----- Record excerpts

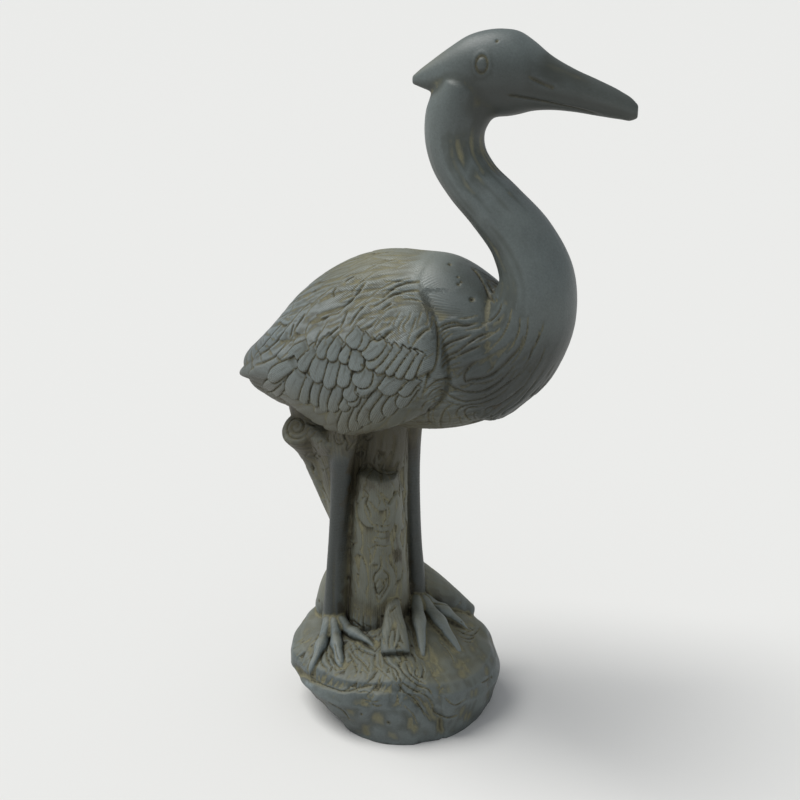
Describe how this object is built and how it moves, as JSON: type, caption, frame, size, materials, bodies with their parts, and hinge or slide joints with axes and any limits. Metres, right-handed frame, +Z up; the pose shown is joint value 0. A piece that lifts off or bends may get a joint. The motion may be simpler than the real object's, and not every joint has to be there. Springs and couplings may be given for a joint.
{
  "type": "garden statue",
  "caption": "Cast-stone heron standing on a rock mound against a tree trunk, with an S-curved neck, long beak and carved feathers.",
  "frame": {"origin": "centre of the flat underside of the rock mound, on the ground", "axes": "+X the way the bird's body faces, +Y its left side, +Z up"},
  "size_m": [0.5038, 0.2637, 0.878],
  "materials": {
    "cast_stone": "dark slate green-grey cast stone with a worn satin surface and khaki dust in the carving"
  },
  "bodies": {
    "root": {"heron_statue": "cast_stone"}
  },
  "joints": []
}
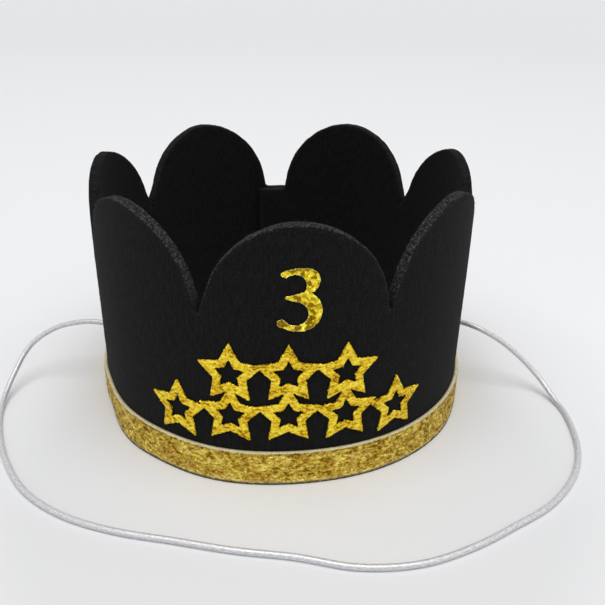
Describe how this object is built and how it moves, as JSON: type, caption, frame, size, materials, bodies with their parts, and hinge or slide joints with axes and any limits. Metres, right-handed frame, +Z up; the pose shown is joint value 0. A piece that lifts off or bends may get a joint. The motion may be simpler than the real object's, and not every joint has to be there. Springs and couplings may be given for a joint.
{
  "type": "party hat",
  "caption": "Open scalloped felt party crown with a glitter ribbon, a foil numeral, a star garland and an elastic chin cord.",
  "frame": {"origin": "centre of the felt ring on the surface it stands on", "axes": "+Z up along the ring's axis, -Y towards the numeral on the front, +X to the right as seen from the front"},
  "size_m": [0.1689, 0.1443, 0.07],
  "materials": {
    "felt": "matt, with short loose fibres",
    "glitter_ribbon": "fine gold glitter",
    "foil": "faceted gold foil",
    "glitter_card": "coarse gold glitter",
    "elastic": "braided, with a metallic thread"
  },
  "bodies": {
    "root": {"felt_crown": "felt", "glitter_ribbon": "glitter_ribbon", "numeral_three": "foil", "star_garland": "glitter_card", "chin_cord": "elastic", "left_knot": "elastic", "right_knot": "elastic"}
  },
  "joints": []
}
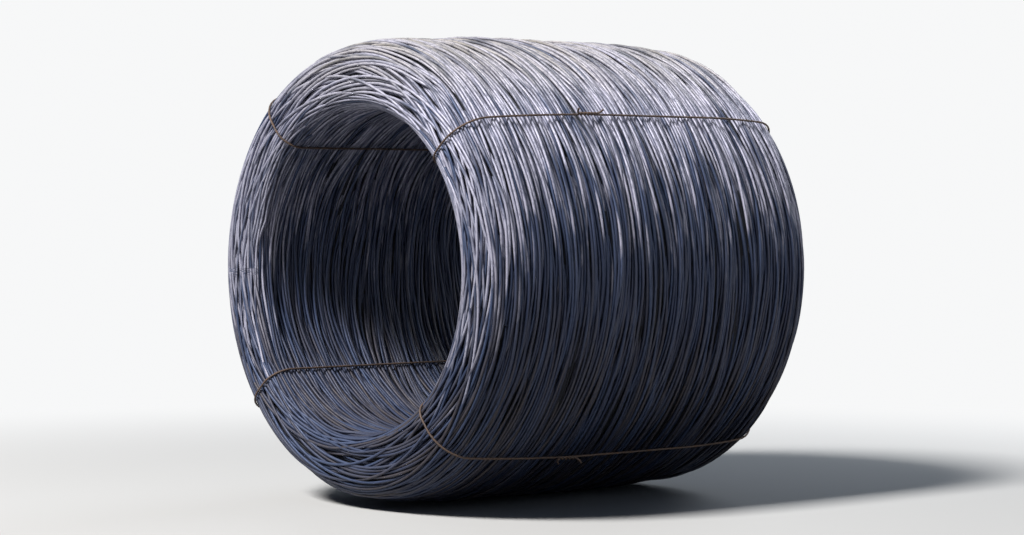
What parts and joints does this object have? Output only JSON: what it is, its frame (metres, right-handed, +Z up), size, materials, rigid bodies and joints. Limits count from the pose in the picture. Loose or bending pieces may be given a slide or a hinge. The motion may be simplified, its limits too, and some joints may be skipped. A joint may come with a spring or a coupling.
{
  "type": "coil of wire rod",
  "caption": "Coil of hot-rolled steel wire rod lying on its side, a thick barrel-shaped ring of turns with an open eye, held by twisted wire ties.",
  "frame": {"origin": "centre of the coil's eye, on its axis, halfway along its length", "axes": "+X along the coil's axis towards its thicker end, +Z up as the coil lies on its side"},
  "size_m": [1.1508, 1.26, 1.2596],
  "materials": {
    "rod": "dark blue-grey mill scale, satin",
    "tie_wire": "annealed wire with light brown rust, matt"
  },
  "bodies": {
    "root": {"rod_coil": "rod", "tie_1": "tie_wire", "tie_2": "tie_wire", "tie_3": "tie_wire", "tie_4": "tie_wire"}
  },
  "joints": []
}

----------

Task to complete:
Reproduce each line verbatim.

Full output:
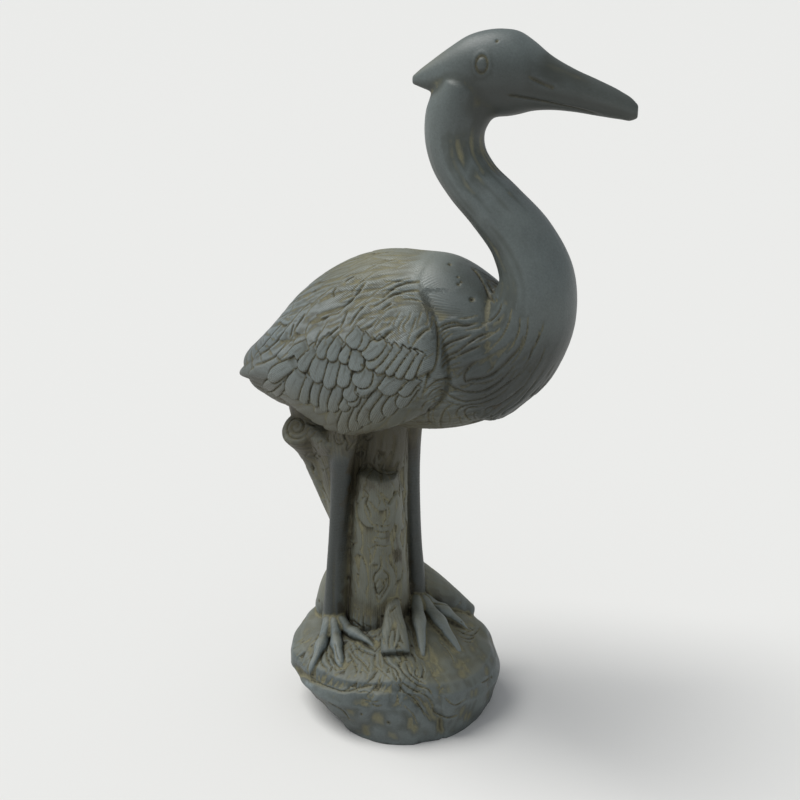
Describe how this object is built and how it moves, as JSON: type, caption, frame, size, materials, bodies with their parts, and hinge or slide joints with axes and any limits. Metres, right-handed frame, +Z up; the pose shown is joint value 0. A piece that lifts off or bends may get a joint. The motion may be simpler than the real object's, and not every joint has to be there. Springs and couplings may be given for a joint.
{
  "type": "garden statue",
  "caption": "Cast-stone heron standing on a rock mound against a tree trunk, with an S-curved neck, long beak and carved feathers.",
  "frame": {"origin": "centre of the flat underside of the rock mound, on the ground", "axes": "+X the way the bird's body faces, +Y its left side, +Z up"},
  "size_m": [0.5038, 0.2637, 0.878],
  "materials": {
    "cast_stone": "dark slate green-grey cast stone with a worn satin surface and khaki dust in the carving"
  },
  "bodies": {
    "root": {"heron_statue": "cast_stone"}
  },
  "joints": []
}
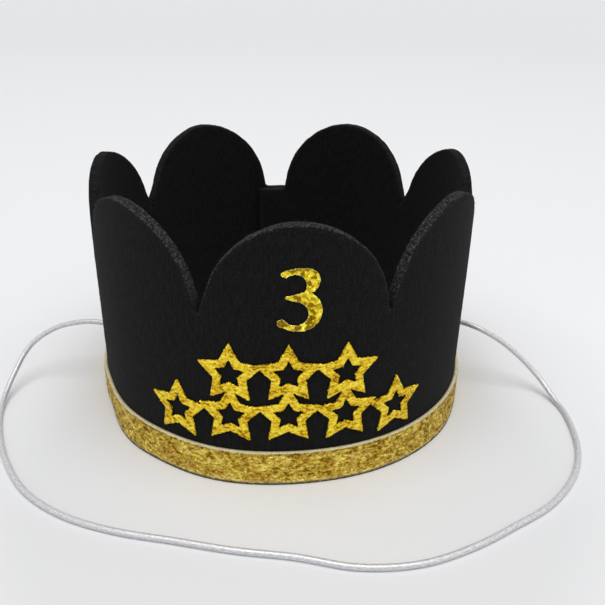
Describe how this object is built and how it moves, as JSON: type, caption, frame, size, materials, bodies with their parts, and hinge or slide joints with axes and any limits. Metres, right-handed frame, +Z up; the pose shown is joint value 0. A piece that lifts off or bends may get a joint. The motion may be simpler than the real object's, and not every joint has to be there. Springs and couplings may be given for a joint.
{
  "type": "party hat",
  "caption": "Open scalloped felt party crown with a glitter ribbon, a foil numeral, a star garland and an elastic chin cord.",
  "frame": {"origin": "centre of the felt ring on the surface it stands on", "axes": "+Z up along the ring's axis, -Y towards the numeral on the front, +X to the right as seen from the front"},
  "size_m": [0.1689, 0.1443, 0.07],
  "materials": {
    "felt": "matt, with short loose fibres",
    "glitter_ribbon": "fine gold glitter",
    "foil": "faceted gold foil",
    "glitter_card": "coarse gold glitter",
    "elastic": "braided, with a metallic thread"
  },
  "bodies": {
    "root": {"felt_crown": "felt", "glitter_ribbon": "glitter_ribbon", "numeral_three": "foil", "star_garland": "glitter_card", "chin_cord": "elastic", "left_knot": "elastic", "right_knot": "elastic"}
  },
  "joints": []
}
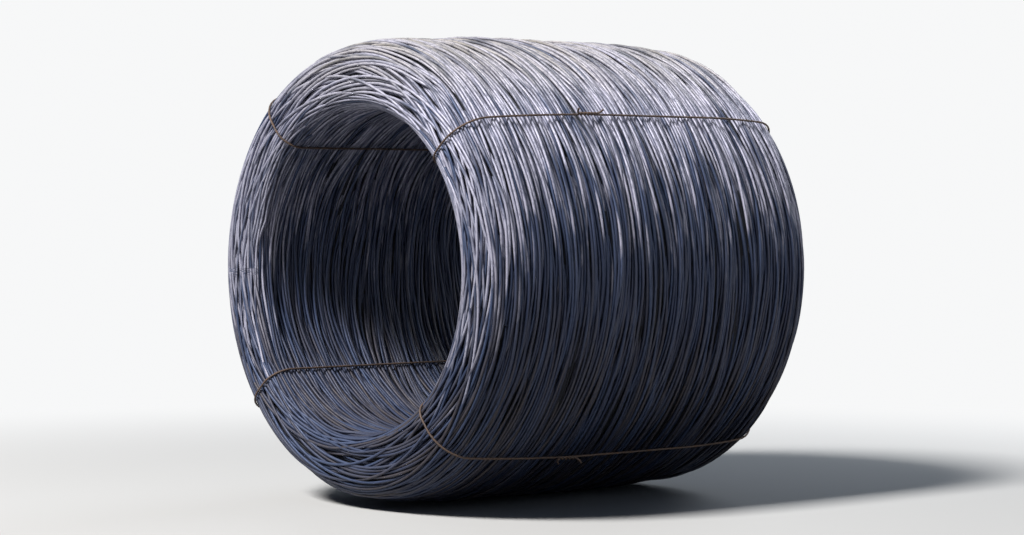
What parts and joints does this object have? Output only JSON: what it is, its frame (metres, right-handed, +Z up), size, materials, rigid bodies and joints. Limits count from the pose in the picture. Loose or bending pieces may be given a slide or a hinge. The motion may be simplified, its limits too, and some joints may be skipped. A joint may come with a spring or a coupling.
{
  "type": "coil of wire rod",
  "caption": "Coil of hot-rolled steel wire rod lying on its side, a thick barrel-shaped ring of turns with an open eye, held by twisted wire ties.",
  "frame": {"origin": "centre of the coil's eye, on its axis, halfway along its length", "axes": "+X along the coil's axis towards its thicker end, +Z up as the coil lies on its side"},
  "size_m": [1.1508, 1.26, 1.2596],
  "materials": {
    "rod": "dark blue-grey mill scale, satin",
    "tie_wire": "annealed wire with light brown rust, matt"
  },
  "bodies": {
    "root": {"rod_coil": "rod", "tie_1": "tie_wire", "tie_2": "tie_wire", "tie_3": "tie_wire", "tie_4": "tie_wire"}
  },
  "joints": []
}